At the heart of our endeavors is a deep appreciation for those who serve and protect. We proudly organize catered events that pay homage to our police force, among a variety of other occasions. It’s our way of giving back and expressing gratitude for the dedication and sacrifice that our local heroes put forth.
How do you ensure sustainability in your operations and ingredient sourcing?
We take pride on embracing a local and seasonal sourcing approach for our ingredients. We feel this not only reduces the environmental impact of transportation but also champions our local farmers, ranchers, and producers. This collaborative approach not only guarantees top-notch quality of our products that allow us to tell our story, but also empowers our truck to craft an exceptional and diverse menu that celebrates the essence of supporting other local small businesses.
Are there any efforts your food truck undertakes to reduce waste or promote eco-friendly practices?
When I’m curating my menu, my passion lies in creating a harmonious blend of authentic Texas BBQ flavors and sustainable choices. I take pride in treading lightly on the environment, consciously selecting sustainably local sourced meats when and where I can.
What does ethical sourcing mean to you and how does it reflect in your food truck’s offerings?
I’m committed to minimizing food waste by implementing effective strategies. This includes meticulous portion control and efficient management to ensure that every ingredient is used thoughtfully, and nothing goes to waste.
What are some challenges you’ve faced in the food truck industry and how did you overcome them?
Weather conditions can significantly impact your business, especially if you’re operating in an area with extreme temperatures or frequent rain. Consider having a backup plan or an indoor location for unfavorable weather days and invest in equipment that can help you manage temperature-sensitive foods.
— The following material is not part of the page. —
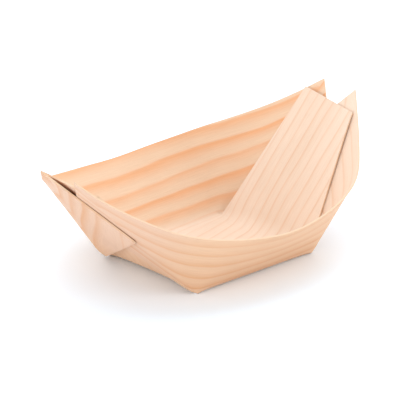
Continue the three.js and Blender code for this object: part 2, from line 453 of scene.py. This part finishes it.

What do you find most rewarding about owning and operating a food truck?
The most fulfilling aspect for me is witnessing the smiles and receiving compliments from my customers. Observing their happiness and genuine appreciation for the hard work I put in truly motivates and energizes me. I want to express my heartfelt gratitude to all of you for keeping me inspired and moving forward.
How do you stay innovative and adapt to changing customer preferences?
I’m actively seeking ways to expand my food truck’s offerings to ensure a diverse range of choices for my valued customers. Adapting and evolving is a priority for me – I’m here to deliver a tailored experience that caters to our guests’ preferences and needs.
What advice would you give to someone considering starting their own food truck business?
If you have a great food and a great product I say go for it! The most important thing is getting your food in front of the people.
What’s the most important lesson you’ve learned from your experience in the industry?
Most important thing I’ve learned is booking events is the key.